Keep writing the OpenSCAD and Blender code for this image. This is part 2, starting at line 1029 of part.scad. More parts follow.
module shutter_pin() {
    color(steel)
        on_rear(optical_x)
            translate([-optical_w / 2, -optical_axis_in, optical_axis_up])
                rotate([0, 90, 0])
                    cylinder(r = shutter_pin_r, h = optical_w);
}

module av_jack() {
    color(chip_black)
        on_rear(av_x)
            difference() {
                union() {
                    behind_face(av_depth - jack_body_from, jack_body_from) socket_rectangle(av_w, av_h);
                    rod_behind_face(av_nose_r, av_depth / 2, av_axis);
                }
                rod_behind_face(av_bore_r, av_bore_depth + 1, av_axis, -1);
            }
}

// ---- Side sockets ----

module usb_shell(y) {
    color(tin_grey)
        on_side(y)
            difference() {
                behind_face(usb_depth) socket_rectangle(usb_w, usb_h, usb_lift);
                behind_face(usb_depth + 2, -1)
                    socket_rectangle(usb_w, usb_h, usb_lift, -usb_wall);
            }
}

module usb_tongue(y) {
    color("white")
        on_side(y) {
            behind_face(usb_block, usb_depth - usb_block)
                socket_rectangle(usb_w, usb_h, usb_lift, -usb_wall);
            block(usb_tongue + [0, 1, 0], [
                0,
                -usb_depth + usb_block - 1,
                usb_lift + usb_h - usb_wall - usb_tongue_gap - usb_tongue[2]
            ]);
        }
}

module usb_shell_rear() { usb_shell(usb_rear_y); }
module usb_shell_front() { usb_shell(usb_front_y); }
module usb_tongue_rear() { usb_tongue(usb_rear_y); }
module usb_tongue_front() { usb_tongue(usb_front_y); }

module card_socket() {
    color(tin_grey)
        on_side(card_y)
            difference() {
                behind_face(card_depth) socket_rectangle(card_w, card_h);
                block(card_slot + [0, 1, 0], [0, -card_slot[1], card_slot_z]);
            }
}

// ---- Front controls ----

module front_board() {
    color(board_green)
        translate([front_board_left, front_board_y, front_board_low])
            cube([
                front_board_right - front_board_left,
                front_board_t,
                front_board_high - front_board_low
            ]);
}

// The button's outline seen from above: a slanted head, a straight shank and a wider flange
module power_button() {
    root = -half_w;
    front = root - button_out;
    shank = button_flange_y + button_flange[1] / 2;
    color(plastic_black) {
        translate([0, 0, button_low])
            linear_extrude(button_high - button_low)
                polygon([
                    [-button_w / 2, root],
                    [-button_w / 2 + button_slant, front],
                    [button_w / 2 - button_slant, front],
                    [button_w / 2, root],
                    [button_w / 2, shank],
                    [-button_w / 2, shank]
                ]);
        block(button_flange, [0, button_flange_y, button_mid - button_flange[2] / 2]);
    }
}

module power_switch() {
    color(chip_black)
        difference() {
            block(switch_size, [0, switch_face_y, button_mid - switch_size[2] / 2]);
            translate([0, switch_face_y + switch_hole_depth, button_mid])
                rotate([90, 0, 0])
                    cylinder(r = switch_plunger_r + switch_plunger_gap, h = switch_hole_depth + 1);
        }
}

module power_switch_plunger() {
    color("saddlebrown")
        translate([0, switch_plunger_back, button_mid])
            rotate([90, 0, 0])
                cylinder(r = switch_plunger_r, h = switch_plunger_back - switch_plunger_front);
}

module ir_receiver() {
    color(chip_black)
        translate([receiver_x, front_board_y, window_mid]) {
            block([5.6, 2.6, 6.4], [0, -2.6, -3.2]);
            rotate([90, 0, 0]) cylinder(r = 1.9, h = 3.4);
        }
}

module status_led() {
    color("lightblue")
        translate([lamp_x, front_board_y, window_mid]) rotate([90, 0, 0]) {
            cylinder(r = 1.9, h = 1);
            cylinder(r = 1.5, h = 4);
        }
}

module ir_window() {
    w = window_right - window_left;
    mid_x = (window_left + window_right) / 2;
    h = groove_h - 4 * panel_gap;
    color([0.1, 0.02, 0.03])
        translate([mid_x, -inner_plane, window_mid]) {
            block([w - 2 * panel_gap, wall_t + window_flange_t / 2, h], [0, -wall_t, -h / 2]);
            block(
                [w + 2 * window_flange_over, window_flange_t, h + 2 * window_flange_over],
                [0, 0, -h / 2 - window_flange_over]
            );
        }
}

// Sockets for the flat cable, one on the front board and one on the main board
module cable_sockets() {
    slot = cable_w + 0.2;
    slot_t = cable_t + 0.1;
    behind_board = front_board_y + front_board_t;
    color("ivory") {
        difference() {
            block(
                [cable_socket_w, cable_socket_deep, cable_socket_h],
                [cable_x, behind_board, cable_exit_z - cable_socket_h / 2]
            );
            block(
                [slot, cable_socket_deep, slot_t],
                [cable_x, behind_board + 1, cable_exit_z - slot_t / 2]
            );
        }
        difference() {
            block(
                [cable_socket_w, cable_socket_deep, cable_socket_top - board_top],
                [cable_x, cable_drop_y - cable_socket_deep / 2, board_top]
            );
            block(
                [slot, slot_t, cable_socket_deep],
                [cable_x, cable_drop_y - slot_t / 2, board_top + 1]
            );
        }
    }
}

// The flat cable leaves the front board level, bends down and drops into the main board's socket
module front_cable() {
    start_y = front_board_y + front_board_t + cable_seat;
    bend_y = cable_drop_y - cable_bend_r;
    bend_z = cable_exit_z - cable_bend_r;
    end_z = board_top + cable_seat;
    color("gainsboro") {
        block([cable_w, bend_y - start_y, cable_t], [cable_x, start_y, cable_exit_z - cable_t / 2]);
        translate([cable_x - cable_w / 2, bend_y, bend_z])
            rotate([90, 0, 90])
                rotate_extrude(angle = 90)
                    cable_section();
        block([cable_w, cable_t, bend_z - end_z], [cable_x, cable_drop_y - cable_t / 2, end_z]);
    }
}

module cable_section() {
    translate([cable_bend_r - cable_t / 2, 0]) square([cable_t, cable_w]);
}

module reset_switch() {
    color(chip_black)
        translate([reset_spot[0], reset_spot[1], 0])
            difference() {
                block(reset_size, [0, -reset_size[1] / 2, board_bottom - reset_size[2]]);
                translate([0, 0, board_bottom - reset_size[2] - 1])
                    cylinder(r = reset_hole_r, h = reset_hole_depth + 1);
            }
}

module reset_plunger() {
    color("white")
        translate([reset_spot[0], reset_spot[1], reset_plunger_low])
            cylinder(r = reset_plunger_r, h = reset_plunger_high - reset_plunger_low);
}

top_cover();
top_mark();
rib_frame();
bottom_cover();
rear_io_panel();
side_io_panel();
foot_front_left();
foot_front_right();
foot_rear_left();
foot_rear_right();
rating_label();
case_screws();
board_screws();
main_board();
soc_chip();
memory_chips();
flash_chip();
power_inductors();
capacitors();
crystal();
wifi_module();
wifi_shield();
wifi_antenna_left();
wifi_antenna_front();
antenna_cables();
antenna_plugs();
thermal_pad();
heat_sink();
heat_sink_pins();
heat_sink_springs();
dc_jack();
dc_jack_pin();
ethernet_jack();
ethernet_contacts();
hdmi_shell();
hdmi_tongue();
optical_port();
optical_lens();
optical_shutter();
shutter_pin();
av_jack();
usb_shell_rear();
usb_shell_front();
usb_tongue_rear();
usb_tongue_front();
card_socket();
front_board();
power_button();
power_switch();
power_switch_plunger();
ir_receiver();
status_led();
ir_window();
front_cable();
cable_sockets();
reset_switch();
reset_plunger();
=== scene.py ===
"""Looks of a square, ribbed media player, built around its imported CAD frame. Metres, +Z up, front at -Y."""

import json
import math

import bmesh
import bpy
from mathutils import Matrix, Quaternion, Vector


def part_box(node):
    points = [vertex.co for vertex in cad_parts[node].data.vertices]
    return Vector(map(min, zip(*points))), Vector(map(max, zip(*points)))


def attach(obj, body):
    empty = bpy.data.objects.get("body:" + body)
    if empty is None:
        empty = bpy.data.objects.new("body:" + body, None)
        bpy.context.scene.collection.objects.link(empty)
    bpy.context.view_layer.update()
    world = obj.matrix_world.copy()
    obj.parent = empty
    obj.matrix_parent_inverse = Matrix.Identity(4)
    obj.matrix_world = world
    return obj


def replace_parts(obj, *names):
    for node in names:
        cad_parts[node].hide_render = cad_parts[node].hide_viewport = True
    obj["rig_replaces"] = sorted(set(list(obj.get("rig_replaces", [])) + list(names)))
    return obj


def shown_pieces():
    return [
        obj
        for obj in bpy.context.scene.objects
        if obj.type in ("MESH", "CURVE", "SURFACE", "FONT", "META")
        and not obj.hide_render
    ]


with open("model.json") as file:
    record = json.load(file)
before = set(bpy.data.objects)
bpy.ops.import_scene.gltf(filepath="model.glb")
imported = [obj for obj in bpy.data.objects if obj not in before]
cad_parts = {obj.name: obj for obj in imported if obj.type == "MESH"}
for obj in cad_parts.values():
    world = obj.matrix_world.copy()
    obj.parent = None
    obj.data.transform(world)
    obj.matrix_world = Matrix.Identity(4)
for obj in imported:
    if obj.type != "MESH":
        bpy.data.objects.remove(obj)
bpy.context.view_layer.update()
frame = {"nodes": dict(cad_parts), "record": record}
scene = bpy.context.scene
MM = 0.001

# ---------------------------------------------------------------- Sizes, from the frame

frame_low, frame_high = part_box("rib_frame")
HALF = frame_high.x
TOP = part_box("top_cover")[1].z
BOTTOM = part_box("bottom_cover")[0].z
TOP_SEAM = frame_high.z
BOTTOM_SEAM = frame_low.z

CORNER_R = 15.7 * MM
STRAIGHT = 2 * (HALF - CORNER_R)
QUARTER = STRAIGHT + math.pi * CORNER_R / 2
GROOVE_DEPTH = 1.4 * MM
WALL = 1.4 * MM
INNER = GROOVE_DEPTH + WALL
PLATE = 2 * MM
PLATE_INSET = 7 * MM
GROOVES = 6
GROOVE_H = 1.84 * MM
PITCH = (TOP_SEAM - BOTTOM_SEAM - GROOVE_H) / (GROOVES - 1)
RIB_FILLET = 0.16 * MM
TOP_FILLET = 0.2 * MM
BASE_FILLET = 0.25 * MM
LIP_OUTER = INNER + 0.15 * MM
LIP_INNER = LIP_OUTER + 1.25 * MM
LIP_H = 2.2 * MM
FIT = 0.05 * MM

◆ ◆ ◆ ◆

## WHAT IS REQUIRED
Print exactly the lines above from the one with "top_cover();" to the one with "obj.matrix_world = world", including both.

## FINAL ANSWER
top_cover();
top_mark();
rib_frame();
bottom_cover();
rear_io_panel();
side_io_panel();
foot_front_left();
foot_front_right();
foot_rear_left();
foot_rear_right();
rating_label();
case_screws();
board_screws();
main_board();
soc_chip();
memory_chips();
flash_chip();
power_inductors();
capacitors();
crystal();
wifi_module();
wifi_shield();
wifi_antenna_left();
wifi_antenna_front();
antenna_cables();
antenna_plugs();
thermal_pad();
heat_sink();
heat_sink_pins();
heat_sink_springs();
dc_jack();
dc_jack_pin();
ethernet_jack();
ethernet_contacts();
hdmi_shell();
hdmi_tongue();
optical_port();
optical_lens();
optical_shutter();
shutter_pin();
av_jack();
usb_shell_rear();
usb_shell_front();
usb_tongue_rear();
usb_tongue_front();
card_socket();
front_board();
power_button();
power_switch();
power_switch_plunger();
ir_receiver();
status_led();
ir_window();
front_cable();
cable_sockets();
reset_switch();
reset_plunger();
=== scene.py ===
"""Looks of a square, ribbed media player, built around its imported CAD frame. Metres, +Z up, front at -Y."""

import json
import math

import bmesh
import bpy
from mathutils import Matrix, Quaternion, Vector


def part_box(node):
    points = [vertex.co for vertex in cad_parts[node].data.vertices]
    return Vector(map(min, zip(*points))), Vector(map(max, zip(*points)))


def attach(obj, body):
    empty = bpy.data.objects.get("body:" + body)
    if empty is None:
        empty = bpy.data.objects.new("body:" + body, None)
        bpy.context.scene.collection.objects.link(empty)
    bpy.context.view_layer.update()
    world = obj.matrix_world.copy()
    obj.parent = empty
    obj.matrix_parent_inverse = Matrix.Identity(4)
    obj.matrix_world = world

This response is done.